Answer
$$
\left( f(x)=\frac{x^{2}}{4}, \quad y =0, \quad x=4 \right)
$$
If $f(x)=\frac{x^{2}}{4} $ is nonnegative and $R$ is the region between $f(x) $ , the x-axis and $x=4 $ , from the x-intercepts we can find lower bound $a$. If $y=0 $ then $x=0 $.
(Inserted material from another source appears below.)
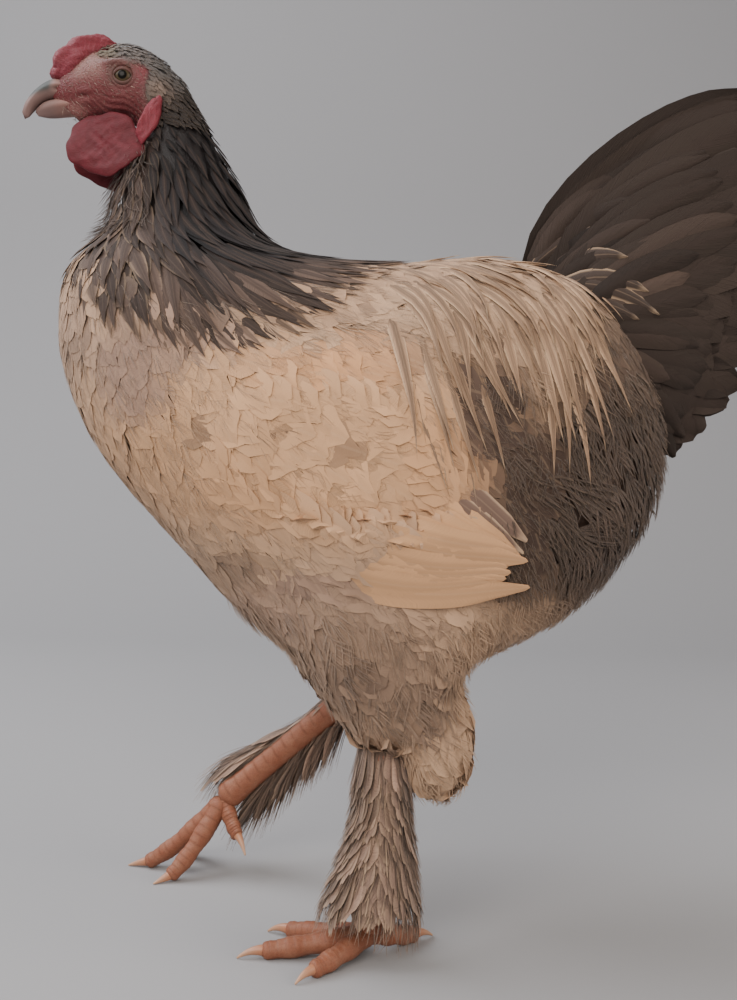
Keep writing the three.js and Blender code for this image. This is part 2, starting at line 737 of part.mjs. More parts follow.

So, the volume of the solid formed by rotating $R$ about the x-axis is given by
$$
\begin{aligned} V &=\int_{a}^{b} \pi [f(x)]^{2}dx\\
&=\pi \int_{0}^{4}\left(\frac{x^{2}}{4}\right)^{2} d x\\
&=\frac{64 \pi}{5} \\
&\approx 40.21 \end{aligned}
$$
Work Step by Step
$$
\left( f(x)=\frac{x^{2}}{4}, \quad y =0, \quad x=4 \right)
$$
If $f(x) $ is nonnegative and $R$ is the region between $f(x) $ , the x-axis and from $x=a$ to $x=b$, the volume of the solid formed by rotating $R$ about the x-axis is given by
$$
\int_{a}^{b} \pi [f(x)]^{2}dx
$$
If $f(x)=\frac{x^{2}}{4} $ is nonnegative and $R$ is the region between $f(x) $ , the x-axis and $x=4 $ , from the x-intercepts we can find lower bound $a$. If $y=0 $ then $x=0 $.
So, the volume of the solid formed by rotating $R$ about the x-axis is given by
$$
\begin{aligned} V &=\int_{a}^{b} \pi [f(x)]^{2}dx\\
&=\pi \int_{0}^{4}\left(\frac{x^{2}}{4}\right)^{2} d x\\
&=\pi \int_{0}^{4} \frac{x^{4}}{16} \\
&=\left.\frac{\pi}{16}\left(\frac{x^{5}}{5}\right)\right|_{0} ^{4}\\
&=\frac{\pi}{16}\left(\frac{1024}{5}\right) \\
&=\frac{64 \pi}{5} \\
&\approx 40.21 \end{aligned}
$$